Creative and technical skills are vital for a thriving UK fashion and textiles industry, but skills shortages and risks to the talent pipeline are among the most urgent challenges facing the sector, writes John West, director of skills and training at the UK Fashion and Textile Association (UKFT).
Since it was appointed as the sector skills body for the fashion and textiles industry in 2017, UKFT has made rapid progress in addressing this critical skills gap. We have spent the last three years working with industry to overhaul apprenticeship training in England, in order to meet the needs of today’s economy and help businesses acquire the skills they need to succeed in the future.
This has involved working with employer groups to create a portfolio of training provision that underpins the most in-demand job roles, which can be applied to a wide range of career pathways – from pattern cutter to fashion studio assistant, to footwear manufacturer to leather craftsperson.
We have also achieved a number of policy developments to give more businesses and individuals access to apprenticeships than ever before. This includes extending funding from 16 to 18-year-olds to people of all ages; halving the contribution that small business pay towards training (from 10% to 5%); and introducing independent end point testing.
We worked with individual designers, and major retailers and brands, such as Burberry, Mulberry and Asos, to develop the various fashion apprenticeship standards.

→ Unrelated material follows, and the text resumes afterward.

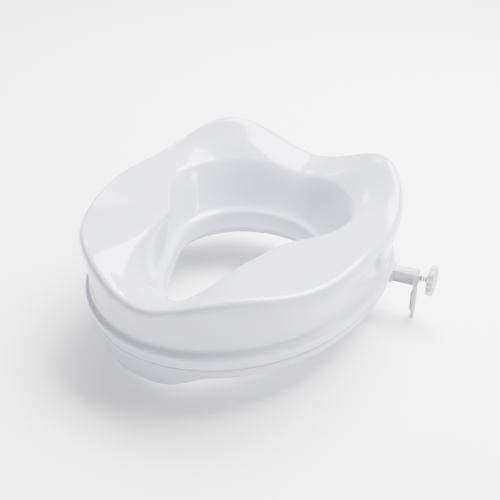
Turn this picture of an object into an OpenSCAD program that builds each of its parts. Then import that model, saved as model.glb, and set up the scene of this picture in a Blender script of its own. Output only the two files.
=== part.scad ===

This was to ensure that the criteria met the skills, knowledge and behaviours required by small and large employers, across all sectors, from clothing to textiles, leather and footwear.
This has resulted in the fit-for-purpose, employer-led apprenticeship programme that we have today, which caters to existing and new entrants alike.
The benefits are clear. As well as gaining an apprenticeship and hands-on training, which will help to progress their career, apprentices have the added advantage of earning while they learn – unlike those who go to university, for example.
Meanwhile, companies of all shapes, sizes and, indeed, sectors, can benefit from taking on an apprentice. They are able train someone in their own workplace – giving the individual full insight into the way the business is run and the company culture. It also allows employers to tailor apprentices’ training according to their own business needs, and focus on developing the talent and skills that will help them take their business forward.
Apprentices bring a new pair of eyes to businesses and a fresh mentality. Their ideas can often prove incredibly valuable – not least in helping to address the pressing issue of the “ageing” workforce, which is one of the key stumbling blocks to the continued growth of the UK fashion and textile manufacturing sector.
In many companies, the average age of the workforce is 50-plus and key roles are often filled by staff with decades of experience. Taking on an apprentice helps companies to futureproof their workforce.
Finally, a very high rate of apprentices stay on at the company where they trained after completing the programme. This saves employers time, energy and cost in training an external candidate from scratch. They are also fully aware of the apprentice’s skills, strengths and weaknesses, and know that he/she is fitting with the team, company and its culture.
Talent can be nurtured in many ways, and apprenticeships are incredibly valuable for both apprentices and employers.